▶ REQUIREMENT
Reproduce the full listing that appears beneath this instruction exactly.

▶ GIVEN INFORMATION
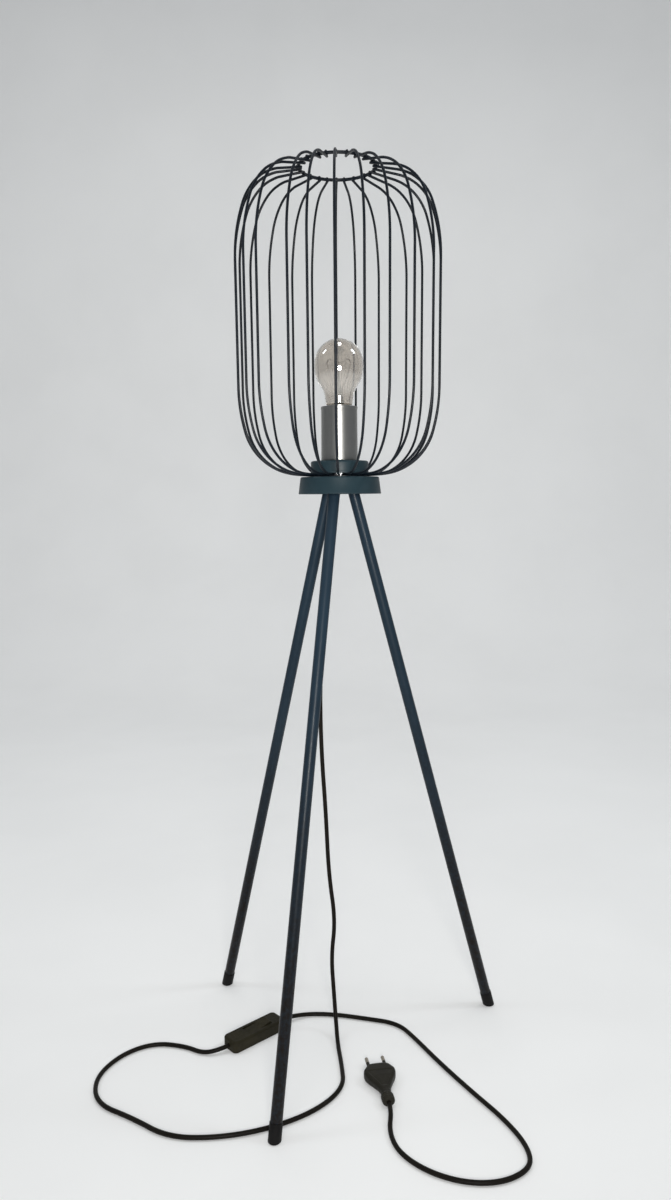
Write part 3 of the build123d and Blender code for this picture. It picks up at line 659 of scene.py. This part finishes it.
# degrees by which each hand-welded wire stands off its even place, going round from the front to the right
WIRE_STRAY = (-2, -2, -3, -2, 2, 2, 1, 1, 0, -1, 4, 4, 1, 1, -1, 1, 3, 3, 1, -3, -1, -3, 3, -1)
WIRE_FOOT_Z = 670.4
WIRE_RISE = 330.0
WIRE_R_Z = [(39.5, 999.6), (94.6, 986.8), (113.2, 931.4), (111.9, 745.1), (94.3, 674.2),
            (38.0, WIRE_FOOT_Z), (16.0, WIRE_FOOT_Z)]
WIRE_RADII = [52.0, 180.0, 184.0, 64.0, 110.0]
SWAY = 0.35                 # how far a wire bows out of its plane
CREST = 3.2                 # how much higher the wires arch just outside the mouth, at the front and left
CREST_LESS = 2.8            # and by how much less at the right
RING_R = 42.3
RING_TUBE = 1.8
RING_Z = 1002.255
RING_STEPS = 160
UNDER_RING = (41.6, 1000.35)        # radius and height of each wire's three welds
OVER_RING = (42.6, 1003.3)
ON_HUB = (29.4, 669.6)

profile = filleted([(r, 0, z) for r, z in WIRE_R_Z], WIRE_RADII, 3.2)
cage = Build()
for i in range(WIRE_COUNT):
    spin = math.radians(WIRE_PHASE + i * 360.0 / WIRE_COUNT + WIRE_STRAY[i])
    sway = SWAY * math.sin(2.4 * i + 0.7)
    rise = CREST - CREST_LESS * max(0.0, math.cos(spin))
    line = []
    for p in profile:
        t = (p.z - WIRE_FOOT_Z) / WIRE_RISE
        off = sway * math.sin(math.pi * min(1.0, max(0.0, t))) ** 2
        crest = rise * ramp(p.x, 42.0, 54.0) * (1 - ramp(p.x, 80.0, 108.0)) if p.z > 900 else 0.0
        line.append((p.x + off * 0.4, off, p.z + crest))
    cage.add(tube(line, WIRE_R, 14), Matrix.Rotation(spin, 4, "Z"))
    way = Vector((math.cos(spin), math.sin(spin), 0))
    for (r, z), length, width, height, seed in (
            (UNDER_RING, 2.5 + 0.3 * math.sin(i * 1.9), 1.5, 0.9, i),
            (OVER_RING, 2.9 + 0.4 * math.sin(i * 2.3), 1.6, 1.6, i + 80),
            (ON_HUB, 2.4, 1.7, 0.9, i + 40)):
        cage.add(bead(way * r + Vector((0, 0, z)), way, length, width, height, seed))
stand_in(cage.piece("cage_rods", cage_paint, 60.0), "stand", "black_paint", "cage_wires")

ring = Build()
loop = []
sizes = []
for k in range(RING_STEPS):
    a = 2 * math.pi * k / RING_STEPS
    loop.append((RING_R * math.cos(a), RING_R * math.sin(a), RING_Z))
    sizes.append(RING_TUBE * (1 + 0.015 * math.sin(9 * a + 1.0)))
ring.add(tube(loop, sizes, 18, closed=True))
stand_in(ring.piece("mouth_ring", cage_paint, 60.0), "stand", "black_paint", "top_ring")


# ------------------------------------------------------------------ lamp bulb
BULB_R = 27.5
BULB_Z = 792.9
GLASS_T = 0.7
# the glass under the round of the crown: (radius, drop from the middle of the globe) over the shoulder to
# the neck
SHOULDER = [(27.5, 0), (27.4, 4.6), (27.05, 9.2), (26.2, 13.8), (24.0, 19.2), (20.5, 24.8), (17.8, 29.6),
            (16.4, 34.4), (15.7, 39.4), (15.2, 44.0)]


def bulb_rows(t):
    """The glass outline inset by t, from the crown down to the neck."""
    rows = arc(0, BULB_Z, BULB_R - t, 90, 3, 24)
    rows[0] = (0.0, BULB_Z + BULB_R - t)
    for p in smooth_through([(r, BULB_Z - drop, 0) for r, drop in SHOULDER], 5):
        rows.append((p.x - 1.1 * t, p.y))
    return rows


outside = bulb_rows(0.0) + [(14.7, 747.8), (12.5, 746.9), (12.5, 741.0)]
inside = bulb_rows(GLASS_T) + [(13.9, 748.0), (11.7, 747.0), (11.7, 741.0)]
globe = Build()
globe.add(lathe(outside + inside[::-1], 128))
stand_in(globe.piece("bulb_envelope", bulb_smoke, 60.0), "bulb", "smoked_glass", "bulb_glass")

# pressed glass stem: flare, pinch and button
STEM = [(0, 741.2), (11.4, 741.2), (11.4, 742.2), (9.4, 743.2), (7.4, 745.6), (5.6, 749.6), (4.6, 755.0),
        (4.0, 760.0), (3.2, 765.0), (2.0, 768.4), (1.3, 770.4), (1.15, 777.0), (1.15, 783.6), (1.5, 784.6),
        (1.95, 785.8), (1.6, 787.0), (0.9, 787.5), (0, 787.6)]
stem = Build()
stem.add(lathe(softened(STEM, 1.2), 48))
stand_in(stem.piece("bulb_pinch_stem", stem_clear, 60.0), "bulb", "smoked_glass", "bulb_stem")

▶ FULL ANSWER
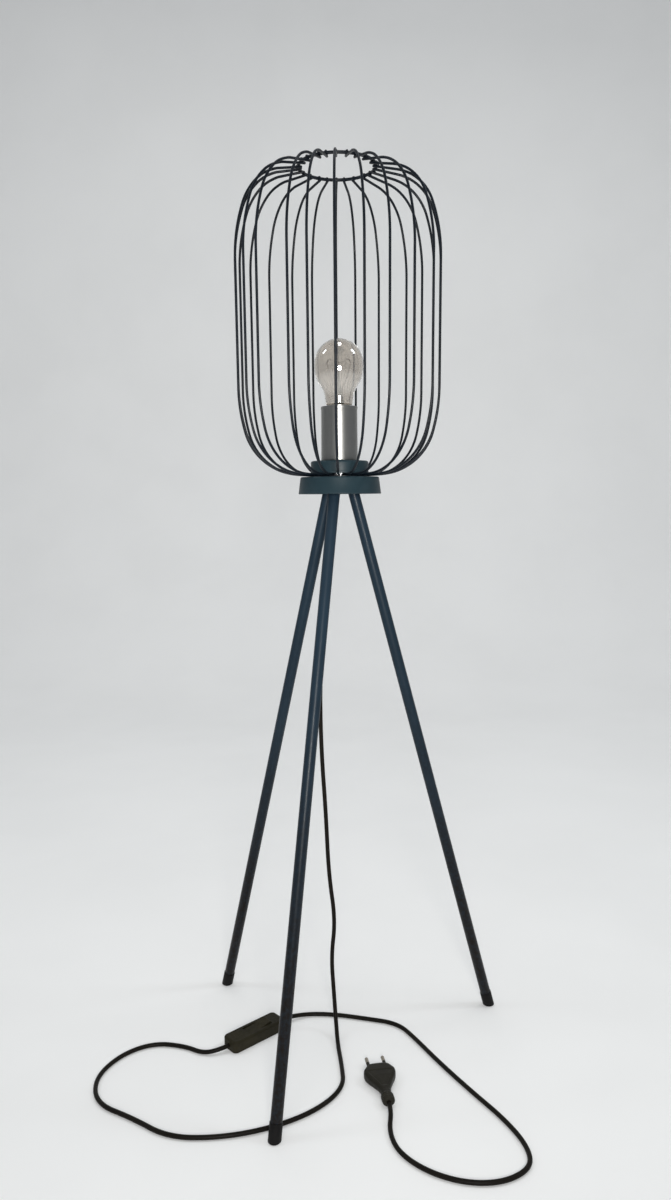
Write part 3 of the build123d and Blender code for this picture. It picks up at line 659 of scene.py. This part finishes it.
# degrees by which each hand-welded wire stands off its even place, going round from the front to the right
WIRE_STRAY = (-2, -2, -3, -2, 2, 2, 1, 1, 0, -1, 4, 4, 1, 1, -1, 1, 3, 3, 1, -3, -1, -3, 3, -1)
WIRE_FOOT_Z = 670.4
WIRE_RISE = 330.0
WIRE_R_Z = [(39.5, 999.6), (94.6, 986.8), (113.2, 931.4), (111.9, 745.1), (94.3, 674.2),
            (38.0, WIRE_FOOT_Z), (16.0, WIRE_FOOT_Z)]
WIRE_RADII = [52.0, 180.0, 184.0, 64.0, 110.0]
SWAY = 0.35                 # how far a wire bows out of its plane
CREST = 3.2                 # how much higher the wires arch just outside the mouth, at the front and left
CREST_LESS = 2.8            # and by how much less at the right
RING_R = 42.3
RING_TUBE = 1.8
RING_Z = 1002.255
RING_STEPS = 160
UNDER_RING = (41.6, 1000.35)        # radius and height of each wire's three welds
OVER_RING = (42.6, 1003.3)
ON_HUB = (29.4, 669.6)

profile = filleted([(r, 0, z) for r, z in WIRE_R_Z], WIRE_RADII, 3.2)
cage = Build()
for i in range(WIRE_COUNT):
    spin = math.radians(WIRE_PHASE + i * 360.0 / WIRE_COUNT + WIRE_STRAY[i])
    sway = SWAY * math.sin(2.4 * i + 0.7)
    rise = CREST - CREST_LESS * max(0.0, math.cos(spin))
    line = []
    for p in profile:
        t = (p.z - WIRE_FOOT_Z) / WIRE_RISE
        off = sway * math.sin(math.pi * min(1.0, max(0.0, t))) ** 2
        crest = rise * ramp(p.x, 42.0, 54.0) * (1 - ramp(p.x, 80.0, 108.0)) if p.z > 900 else 0.0
        line.append((p.x + off * 0.4, off, p.z + crest))
    cage.add(tube(line, WIRE_R, 14), Matrix.Rotation(spin, 4, "Z"))
    way = Vector((math.cos(spin), math.sin(spin), 0))
    for (r, z), length, width, height, seed in (
            (UNDER_RING, 2.5 + 0.3 * math.sin(i * 1.9), 1.5, 0.9, i),
            (OVER_RING, 2.9 + 0.4 * math.sin(i * 2.3), 1.6, 1.6, i + 80),
            (ON_HUB, 2.4, 1.7, 0.9, i + 40)):
        cage.add(bead(way * r + Vector((0, 0, z)), way, length, width, height, seed))
stand_in(cage.piece("cage_rods", cage_paint, 60.0), "stand", "black_paint", "cage_wires")

ring = Build()
loop = []
sizes = []
for k in range(RING_STEPS):
    a = 2 * math.pi * k / RING_STEPS
    loop.append((RING_R * math.cos(a), RING_R * math.sin(a), RING_Z))
    sizes.append(RING_TUBE * (1 + 0.015 * math.sin(9 * a + 1.0)))
ring.add(tube(loop, sizes, 18, closed=True))
stand_in(ring.piece("mouth_ring", cage_paint, 60.0), "stand", "black_paint", "top_ring")


# ------------------------------------------------------------------ lamp bulb
BULB_R = 27.5
BULB_Z = 792.9
GLASS_T = 0.7
# the glass under the round of the crown: (radius, drop from the middle of the globe) over the shoulder to
# the neck
SHOULDER = [(27.5, 0), (27.4, 4.6), (27.05, 9.2), (26.2, 13.8), (24.0, 19.2), (20.5, 24.8), (17.8, 29.6),
            (16.4, 34.4), (15.7, 39.4), (15.2, 44.0)]


def bulb_rows(t):
    """The glass outline inset by t, from the crown down to the neck."""
    rows = arc(0, BULB_Z, BULB_R - t, 90, 3, 24)
    rows[0] = (0.0, BULB_Z + BULB_R - t)
    for p in smooth_through([(r, BULB_Z - drop, 0) for r, drop in SHOULDER], 5):
        rows.append((p.x - 1.1 * t, p.y))
    return rows


outside = bulb_rows(0.0) + [(14.7, 747.8), (12.5, 746.9), (12.5, 741.0)]
inside = bulb_rows(GLASS_T) + [(13.9, 748.0), (11.7, 747.0), (11.7, 741.0)]
globe = Build()
globe.add(lathe(outside + inside[::-1], 128))
stand_in(globe.piece("bulb_envelope", bulb_smoke, 60.0), "bulb", "smoked_glass", "bulb_glass")

# pressed glass stem: flare, pinch and button
STEM = [(0, 741.2), (11.4, 741.2), (11.4, 742.2), (9.4, 743.2), (7.4, 745.6), (5.6, 749.6), (4.6, 755.0),
        (4.0, 760.0), (3.2, 765.0), (2.0, 768.4), (1.3, 770.4), (1.15, 777.0), (1.15, 783.6), (1.5, 784.6),
        (1.95, 785.8), (1.6, 787.0), (0.9, 787.5), (0, 787.6)]
stem = Build()
stem.add(lathe(softened(STEM, 1.2), 48))
stand_in(stem.piece("bulb_pinch_stem", stem_clear, 60.0), "bulb", "smoked_glass", "bulb_stem")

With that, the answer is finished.